Tom Cross loves kites. He collects kite memorabilia dating to 1835. He serves as president of the Minnesota Kite Society. He even has used kites in his profession, as a mental health therapist. Oh, and the therapy extends to himself.
"All of this is very calming to me," he said. "I love the pretty. I love the colors. I love the movement. It doesn't talk back to me, and if it breaks, it usually can be fixed."
At 64, Cross is living proof that kites aren't just for kids anymore. Many of the folks out tugging on strings in open fields are as old as the phrase "oh, go fly a kite." Re-embracing this most childlike of pursuits, they're lured by feather-light fabrics and eye-popping designs. They fly models that range from "10,000 square feet to the size of your small fingernail," as Cross puts it. And today's kites can ascend thousands of feet or dazzle observers indoors, as a contestant on "America's Got Talent" proved last summer.

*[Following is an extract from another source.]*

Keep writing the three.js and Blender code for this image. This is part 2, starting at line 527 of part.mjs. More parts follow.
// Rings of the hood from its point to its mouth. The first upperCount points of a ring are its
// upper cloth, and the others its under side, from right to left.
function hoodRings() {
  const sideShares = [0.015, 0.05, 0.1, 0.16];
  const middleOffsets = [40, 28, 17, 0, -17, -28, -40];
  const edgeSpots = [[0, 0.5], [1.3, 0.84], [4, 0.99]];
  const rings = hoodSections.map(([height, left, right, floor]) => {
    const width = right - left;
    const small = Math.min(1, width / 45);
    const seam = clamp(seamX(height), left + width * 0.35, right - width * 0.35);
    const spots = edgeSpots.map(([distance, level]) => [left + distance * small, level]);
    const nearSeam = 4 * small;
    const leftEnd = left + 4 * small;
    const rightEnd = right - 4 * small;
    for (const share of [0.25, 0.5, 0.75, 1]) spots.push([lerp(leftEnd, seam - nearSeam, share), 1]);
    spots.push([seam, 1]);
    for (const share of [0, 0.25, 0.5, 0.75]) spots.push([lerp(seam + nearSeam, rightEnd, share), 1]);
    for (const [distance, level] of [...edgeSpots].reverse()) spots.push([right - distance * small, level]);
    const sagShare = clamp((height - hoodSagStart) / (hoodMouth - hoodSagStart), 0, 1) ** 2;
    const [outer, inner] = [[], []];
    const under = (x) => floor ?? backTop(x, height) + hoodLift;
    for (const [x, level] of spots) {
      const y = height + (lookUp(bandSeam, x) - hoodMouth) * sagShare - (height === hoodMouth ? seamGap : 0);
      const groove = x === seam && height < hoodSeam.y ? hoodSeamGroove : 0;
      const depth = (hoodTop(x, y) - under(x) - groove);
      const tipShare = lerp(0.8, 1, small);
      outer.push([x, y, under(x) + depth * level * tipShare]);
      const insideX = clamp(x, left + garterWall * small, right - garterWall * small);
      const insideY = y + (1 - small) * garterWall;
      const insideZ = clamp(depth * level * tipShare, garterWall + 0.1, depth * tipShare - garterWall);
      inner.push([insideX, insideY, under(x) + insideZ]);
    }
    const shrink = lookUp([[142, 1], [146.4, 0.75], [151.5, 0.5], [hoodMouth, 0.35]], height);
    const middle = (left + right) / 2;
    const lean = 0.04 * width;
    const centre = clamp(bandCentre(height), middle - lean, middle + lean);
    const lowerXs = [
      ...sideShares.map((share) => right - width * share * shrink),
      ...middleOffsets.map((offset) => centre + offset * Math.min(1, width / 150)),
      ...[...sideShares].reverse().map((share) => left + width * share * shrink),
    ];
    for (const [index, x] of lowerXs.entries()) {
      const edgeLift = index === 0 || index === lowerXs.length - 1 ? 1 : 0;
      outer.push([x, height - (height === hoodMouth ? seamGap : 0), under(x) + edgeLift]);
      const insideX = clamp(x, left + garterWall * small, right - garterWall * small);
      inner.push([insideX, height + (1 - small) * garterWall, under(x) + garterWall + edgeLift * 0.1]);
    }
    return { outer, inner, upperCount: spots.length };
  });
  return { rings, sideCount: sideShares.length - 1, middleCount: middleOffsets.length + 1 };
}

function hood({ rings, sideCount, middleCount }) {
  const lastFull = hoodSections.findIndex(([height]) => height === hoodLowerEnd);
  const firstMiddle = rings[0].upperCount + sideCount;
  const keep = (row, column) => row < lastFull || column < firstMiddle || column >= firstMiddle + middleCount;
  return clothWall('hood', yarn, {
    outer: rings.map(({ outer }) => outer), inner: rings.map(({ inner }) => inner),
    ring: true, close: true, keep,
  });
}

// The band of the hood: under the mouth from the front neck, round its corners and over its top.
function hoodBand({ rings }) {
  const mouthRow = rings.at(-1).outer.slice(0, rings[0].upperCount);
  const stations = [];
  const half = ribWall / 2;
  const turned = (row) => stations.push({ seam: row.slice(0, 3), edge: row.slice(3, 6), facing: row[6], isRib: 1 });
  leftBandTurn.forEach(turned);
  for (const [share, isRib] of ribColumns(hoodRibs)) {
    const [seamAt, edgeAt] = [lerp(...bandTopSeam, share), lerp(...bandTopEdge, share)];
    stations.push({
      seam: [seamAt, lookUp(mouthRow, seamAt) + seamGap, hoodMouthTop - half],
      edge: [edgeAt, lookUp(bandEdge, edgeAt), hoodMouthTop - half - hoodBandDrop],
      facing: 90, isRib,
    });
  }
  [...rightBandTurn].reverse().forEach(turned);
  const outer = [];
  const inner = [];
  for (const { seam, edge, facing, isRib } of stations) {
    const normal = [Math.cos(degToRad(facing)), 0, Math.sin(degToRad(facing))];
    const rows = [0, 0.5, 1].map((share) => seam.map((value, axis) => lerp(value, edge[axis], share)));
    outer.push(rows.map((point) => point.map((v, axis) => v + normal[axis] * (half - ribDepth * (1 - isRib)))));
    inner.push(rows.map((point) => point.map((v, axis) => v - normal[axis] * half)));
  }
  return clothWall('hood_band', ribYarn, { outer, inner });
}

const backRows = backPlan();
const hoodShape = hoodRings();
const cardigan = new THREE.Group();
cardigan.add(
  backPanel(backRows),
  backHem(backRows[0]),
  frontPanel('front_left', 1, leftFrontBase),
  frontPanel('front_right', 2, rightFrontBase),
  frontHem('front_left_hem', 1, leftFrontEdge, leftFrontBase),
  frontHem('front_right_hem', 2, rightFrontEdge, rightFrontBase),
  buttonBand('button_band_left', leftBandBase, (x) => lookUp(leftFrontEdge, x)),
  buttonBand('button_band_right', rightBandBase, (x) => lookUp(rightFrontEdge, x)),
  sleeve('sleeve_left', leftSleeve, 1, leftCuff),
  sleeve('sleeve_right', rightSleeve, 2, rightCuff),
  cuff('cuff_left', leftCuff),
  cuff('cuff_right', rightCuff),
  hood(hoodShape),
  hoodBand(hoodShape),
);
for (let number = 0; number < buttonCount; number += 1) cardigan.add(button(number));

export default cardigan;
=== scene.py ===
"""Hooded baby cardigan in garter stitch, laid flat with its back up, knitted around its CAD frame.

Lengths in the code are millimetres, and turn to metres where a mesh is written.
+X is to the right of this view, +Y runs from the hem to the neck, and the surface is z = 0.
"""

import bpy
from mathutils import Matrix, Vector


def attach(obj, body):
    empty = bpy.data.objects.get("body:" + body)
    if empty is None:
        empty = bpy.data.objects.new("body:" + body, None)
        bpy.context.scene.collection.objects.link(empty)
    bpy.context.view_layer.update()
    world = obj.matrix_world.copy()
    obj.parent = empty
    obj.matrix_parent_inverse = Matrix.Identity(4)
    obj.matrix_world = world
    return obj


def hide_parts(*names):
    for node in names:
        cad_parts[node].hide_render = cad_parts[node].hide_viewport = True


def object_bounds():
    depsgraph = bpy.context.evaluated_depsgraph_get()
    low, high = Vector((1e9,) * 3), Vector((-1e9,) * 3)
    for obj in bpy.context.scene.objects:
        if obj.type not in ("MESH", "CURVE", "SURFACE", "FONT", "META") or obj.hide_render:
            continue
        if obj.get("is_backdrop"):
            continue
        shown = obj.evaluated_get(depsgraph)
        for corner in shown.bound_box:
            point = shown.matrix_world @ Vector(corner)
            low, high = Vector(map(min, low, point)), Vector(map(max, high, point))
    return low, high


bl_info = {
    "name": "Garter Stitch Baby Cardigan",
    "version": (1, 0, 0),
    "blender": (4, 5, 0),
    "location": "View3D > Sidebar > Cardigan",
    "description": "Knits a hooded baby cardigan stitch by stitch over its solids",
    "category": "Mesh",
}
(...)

There's nostalgia involved, of course, but most of these outsized kids say they return to kite flying for a moment of zen.
"You get [a kite] up," said Dean Murray, 48, of Brooklyn Park, "and it just flees and sort of pastes itself into the sky." Craig Christensen, 69, of Webster, Minn., said that when a group of kite enthusiasts get together, they light up the sky. "There's so much color that it makes the sky jump," he said.

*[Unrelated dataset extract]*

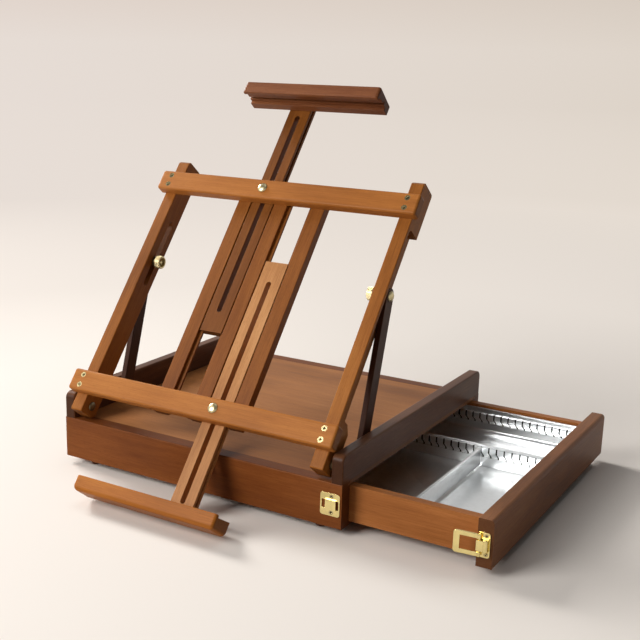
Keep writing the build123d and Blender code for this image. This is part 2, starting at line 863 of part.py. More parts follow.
def make_cross_divider():
    """Loose divider across the near compartment, hemmed at the top."""
    near = -tray_y + rim_width + moving_gap
    far = long_divider_y - rim_width / 2 - moving_gap
    z = (tray_floor + sheet + cross_divider_lift, tray_top - cross_divider_drop)
    wall = block(around(cross_divider_x, sheet), (near, far), z)
    return wall + block(around(cross_divider_x, cross_hem_width), (near, far), (z[1] - rim_height, z[1]))


# Latch
def latch_screw(gap=0.0):
    """Small screw of the latch, or its hole."""
    head = (latch_screw_head_radius, latch_screw_head_depth)
    return countersunk(latch_screw_length, latch_screw_radius, *head, gap)


def latch_screw_places(x, plate_height):
    """Places of two screws in a latch plate, with local -Z pointing into the wood."""
    reach = plate_height / 2 - latch_screw_inset
    y = front_face - latch_sheet
    return [Location((x, y, latch_middle + side * reach), (90, 0, 0)) for side in (-1, 1)]


base_screws = latch_screw_places(lever_pivot_x, latch_plate_height)
hook_screws = latch_screw_places(hook_start + hook_screw_lead, hook_plate_height)


def bore_latch_screws(piece, places):
    """Cut the holes of latch screws out of a piece."""
    for place in places:
        piece -= place * latch_screw(screw_gap)
    return piece


def latch_plate(x, height):
    """Thin plate with round corners on the front of the box."""
    plate = block(x, (front_face - latch_sheet, front_face), around(latch_middle, height))
    return fillet(plate.edges().filter_by(Axis.Y), latch_corner)


def make_latch_base():
    """Plate on the end of the drawer front, with two ears for the lever."""
    base = latch_plate((drawer_face, drawer_face + latch_plate_width), latch_plate_height)
    base = bore_latch_screws(base, base_screws)
    for side in (-1, 1):
        middle = latch_middle + side * (lever_width / 2 + moving_gap + latch_sheet / 2)
        ear_y = (bail_plane - ear_half_length, front_face)
        base += block(around(lever_pivot_x, 2 * ear_half_length), ear_y, around(middle, latch_sheet))
    return base - rod_z(lever_pin_radius + screw_gap, lever_pivot_x, bail_plane, lever_pin_span())


def lever_pin_span():
    """Ends of the lever's pin, flush with its ears."""
    return around(latch_middle, lever_width + 2 * (moving_gap + latch_sheet))


def make_lever_pin():
    """Pin of the lever, held in the ears."""
    return rod_z(lever_pin_radius, lever_pivot_x, bail_plane, lever_pin_span())


def make_latch_lever():
    """Lever of the latch, which swings out from the plate."""
    z = around(latch_middle, lever_width)
    body = block((drawer_face + lever_tip_inset, lever_pivot_x), around(bail_plane, lever_thickness), z)
    body = fillet(body.edges().filter_by(Axis.Z).group_by(Axis.X)[0], lever_tip_round)
    body += rod_z(lever_hub_radius, lever_pivot_x, bail_plane, z)
    body -= rod_z(lever_pin_radius + running_gap, lever_pivot_x, bail_plane, z)
    return body - rod_z(bail_pin_radius + screw_gap, bail_pivot_x, bail_plane, z)


def make_bail_pin():
    """Pin through the lever that carries the bail."""
    return rod_z(bail_pin_radius, bail_pivot_x, bail_plane, around(latch_middle, bail_height - bail_arm))


def make_latch_bail():
    """Flat bail with a lip at its far end and two arms that end in eyes on the pin."""
    left = bail_pivot_x - bail_length
    y = around(bail_plane, bail_thickness)
    z = around(latch_middle, bail_height)
    inside_z = around(latch_middle, bail_height - 2 * bail_arm)
    plate = block((left, bail_pivot_x), y, z)
    plate = fillet(plate.edges().filter_by(Axis.Y).group_by(Axis.X)[0], latch_corner)
    plate += block((left, left + bail_lip), (y[0], y[1] + bail_lip), inside_z)
    plate += rod_z(bail_eye_radius, bail_pivot_x, bail_plane, z)
    window = (left + bail_bar, bail_pivot_x + bail_eye_radius)
    plate -= block(window, (y[0] - bail_eye_radius, y[1] + bail_eye_radius), inside_z)
    pin = around(latch_middle, bail_height - bail_arm)
    plate -= rod_z(bail_pin_radius + running_gap, bail_pivot_x, bail_plane, pin)
    pivot = Pos(bail_pivot_x, bail_plane, 0)
    return pivot * Rot(0, 0, bail_rest_angle) * pivot.inverse() * plate


def make_hook_plate():
    """Plate on the front panel with a raised bridge that the bail's lip hooks behind."""
    x = (hook_start - hook_plate_lead, right_face - hook_plate_inset)
    plate = latch_plate(x, hook_plate_height)
    bridge_x = (hook_start, hook_start + hook_length)
    z = around(latch_middle, hook_width)
    under_z = around(latch_middle, hook_width - 2 * latch_sheet)
    window_x = (hook_start - hook_window, bridge_x[1] + hook_window / 2)
    plate -= block(window_x, (front_face - latch_sheet, front_face), under_z)
    outer = front_face - hook_stand_off
    bridge = block(bridge_x, (outer, front_face - latch_sheet), z)
    bridge -= block(bridge_x, (outer + latch_sheet, front_face - latch_sheet), under_z)
    return bore_latch_screws(plate + bridge, hook_screws)


side_rails = both_sides(make_side_rail())
posts = both_sides(make_post())
struts = both_sides(make_strut())
strut_bolts = both_sides(make_strut_bolt())
strut_washers = both_sides(make_strut_washer())
thumb_nuts = both_sides(make_thumb_nut())
mast_bolts = [(upper_mast_x, top_bolt_u), (lower_mast_x, bottom_bolt_u)]

nodes = {
    "front_panel": bore_latch_screws(make_cross_panel(-1), hook_screws),
    "back_panel": make_cross_panel(1),
    "left_end_panel": make_end_panel(),
    "table_top": make_table_top(),
    "bottom_panel": make_bottom_panel(),
    "feet": make_feet(),
    "right_side_rail": side_rails[0],
    "left_side_rail": side_rails[1],
    "frame_pivot_bolts": both_sides(make_frame_pivot()),
    "frame_pivot_spacers": both_sides(make_frame_spacer()),
    "strut_pivot_screws": both_sides(make_strut_pivot()),
    "strut_pivot_spacers": both_sides(make_strut_spacer()),
    "hook_plate": make_hook_plate(),
    "hook_plate_screws": [place * latch_screw() for place in hook_screws],
    "right_post": on_frame(posts[0]),
    "left_post": on_frame(posts[1]),
    "top_crossbar": on_frame(make_crossbar(top_bar_start, *mast_bolts[0])),
    "bottom_crossbar": on_frame(make_crossbar(bottom_bar_start, *mast_bolts[1])),
    "crossbar_screws": [on_frame(place * wood_screw(crossbar_screw_length)) for place in bar_screws],
    "left_guide_rail": on_frame(make_guide_rail(-guide_spacing, [1])),
    "centre_guide_rail": on_frame(make_guide_rail(0, [-1, 1])),
    "right_guide_rail": on_frame(make_guide_rail(guide_spacing, [-1])),
    "guide_rail_screws": [on_frame(place * wood_screw(guide_screw_length)) for place in guide_screws],
    "clamp_bolts": [on_frame(make_clamp_bolt(*place)) for place in mast_bolts],
    "clamp_washers": [on_frame(make_clamp_washer(*place)) for place in mast_bolts],
    "top_clamp_nut": on_frame(make_clamp_nut(*mast_bolts[0])),
    "bottom_clamp_nut": on_frame(make_clamp_nut(*mast_bolts[1])),
    "upper_mast": on_frame(make_upper_mast()),
    "canvas_clamp": on_frame(make_canvas_clamp()),
    "canvas_clamp_screws": [on_frame(clamp_screw(side)) for side in (-1, 1)],
    "lower_mast": cut_level(on_frame(make_lower_mast()), mast_floor_gap),
    "canvas_ledge": on_frame(make_canvas_ledge()),
    "canvas_ledge_dowels": [on_frame(ledge_dowel(side)) for side in (-1, 1)],
    "right_strut": on_strut(struts[0]),
    "left_strut": on_strut(struts[1]),
    "right_strut_bolt": on_strut(strut_bolts[0]),
    "left_strut_bolt": on_strut(strut_bolts[1]),
    "right_strut_washer": on_strut(strut_washers[0]),
    "left_strut_washer": on_strut(strut_washers[1]),
    "right_thumb_nut": on_strut(thumb_nuts[0]),
    "left_thumb_nut": on_strut(thumb_nuts[1]),
    "drawer_front": make_drawer_front(),
    "drawer_near_side": make_drawer_side(-1),
    "drawer_far_side": make_drawer_side(1),
    "drawer_end": make_drawer_end(),
    "drawer_bottom": make_drawer_bottom(),
    "metal_tray": make_metal_tray(),
    "long_divider": make_long_divider(),
    "cross_divider": make_cross_divider(),
    "latch_base": make_latch_base(),
    "latch_screws": [place * latch_screw() for place in base_screws],
    "latch_lever_pin": make_lever_pin(),
    "latch_lever": make_latch_lever(),
    "latch_bail_pin": make_bail_pin(),
    "latch_bail": make_latch_bail(),
}

os.makedirs("parts", exist_ok=True)
for name, shape in nodes.items():
    solids = shape if isinstance(shape, list) else [shape]
    pieces = [solid for piece in solids for solid in piece.solids()]
    export_step(Compound(children=pieces), f"parts/{name}.step")

print(f"frame pivot at Y {pivot_y:.2f}, Z {pivot_z:.2f}")
print(f"strut pivot at Y {strut_y:.2f}, Z {pivot_z:.2f}, strut angle {strut_angle:.2f} degrees")
print(f"strut bolt {pin_distance:.2f} up the post")
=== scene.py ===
import json
from math import cos, pi, radians, sin

import bmesh
import bpy
from mathutils import Matrix, Vector

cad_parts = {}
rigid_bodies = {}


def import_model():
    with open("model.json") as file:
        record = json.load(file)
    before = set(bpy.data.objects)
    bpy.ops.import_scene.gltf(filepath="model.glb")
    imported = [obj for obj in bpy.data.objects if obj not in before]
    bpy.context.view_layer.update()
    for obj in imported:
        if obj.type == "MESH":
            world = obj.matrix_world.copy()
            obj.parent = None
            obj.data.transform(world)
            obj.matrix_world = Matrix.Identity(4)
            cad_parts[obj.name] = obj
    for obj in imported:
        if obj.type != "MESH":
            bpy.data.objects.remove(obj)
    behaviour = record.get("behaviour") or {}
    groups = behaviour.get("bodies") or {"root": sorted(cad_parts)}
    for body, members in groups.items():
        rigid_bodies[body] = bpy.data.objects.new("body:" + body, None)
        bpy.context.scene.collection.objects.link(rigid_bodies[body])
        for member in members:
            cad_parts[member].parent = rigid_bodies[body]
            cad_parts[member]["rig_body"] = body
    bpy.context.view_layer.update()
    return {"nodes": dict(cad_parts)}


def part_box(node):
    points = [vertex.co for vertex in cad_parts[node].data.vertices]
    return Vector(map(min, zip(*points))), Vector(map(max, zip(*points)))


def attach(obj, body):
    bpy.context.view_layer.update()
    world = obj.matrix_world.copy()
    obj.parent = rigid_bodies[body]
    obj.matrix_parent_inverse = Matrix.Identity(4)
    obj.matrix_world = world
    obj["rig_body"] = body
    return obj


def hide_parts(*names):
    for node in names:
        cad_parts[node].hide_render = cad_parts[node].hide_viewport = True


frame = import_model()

nodes = frame["nodes"]

# Box walls: front and back panels that run the full width, and the left end between them.
# Planed beech with a walnut stain under satin lacquer. The panels are grooved for the table
# top and rebated for the bottom, and their edges are eased by hand.


def stain(red, green, blue):
    """Colour of a finish, given as it looks in plain light from 0 to 255."""
    shares = [value / 255 for value in (red, green, blue)]
    return tuple(((s + 0.055) / 1.055) ** 2.4 if s > 0.04 else s / 12.92 for s in shares) + (1.0,)


def grey(share):
    """A share from 0 to 1 as a colour."""
    return (share, share, share, 1)


def add_node(tree, kind, values=None, **settings):
    """New node whose inputs are set to plain values or joined to other sockets."""
    node = tree.nodes.new(kind)
    for key, value in settings.items():
        setattr(node, key, value)
    for key, value in (values or {}).items():
        if isinstance(value, bpy.types.NodeSocket):
            tree.links.new(value, node.inputs[key])
        else:
            node.inputs[key].default_value = value
    return node


def add_ramp(tree, factor, stops):
    """Colour ramp through a list of (place, colour) stops."""
    ramp = add_node(tree, "ShaderNodeValToRGB", {"Fac": factor})
    elements = ramp.color_ramp.elements
    while len(elements) < len(stops):
        elements.new(0.5)
    for element, (place, colour) in zip(elements, stops):
        element.position = place
        element.color = colour
    return ramp.outputs["Color"]


def add_math(tree, operation, first, second, third=0.0):
    """Result of one sum on sockets or plain numbers."""
    node = add_node(tree, "ShaderNodeMath", {0: first, 1: second, 2: third}, operation=operation)
    return node.outputs[0]


def mixed(tree, share, first, second):
    """Colour that goes from the first to the second as the share goes from 0 to 1."""
    colours = {0: share, 6: first, 7: second}
    return add_node(tree, "ShaderNodeMix", colours, data_type="RGBA").outputs[2]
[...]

Those colors will be on display at the Flying Colors Kite Festival at Bloomington's Valley View Middle School on Saturday. The event is sponsored by the Kite Society, whose 100-plus members make, collect and send kites soaring.
Some of the identified flying objects will be creations of Barbara Meyer, 60, of Maple Grove, who is serving her second term as president of American Kite Fliers Association. Six of Meyer's creations are sold nationally, including an 81-square-foot "Mega Power Sled" for $288, and her works are on display every winter at St. Paul's Ordway Theater.
"I'm always noodling," she said while keeping a multicolored kite aloft in the fields behind Valley View on a mostly wind-free summer afternoon. "If your kite is built properly, it will fly without wind."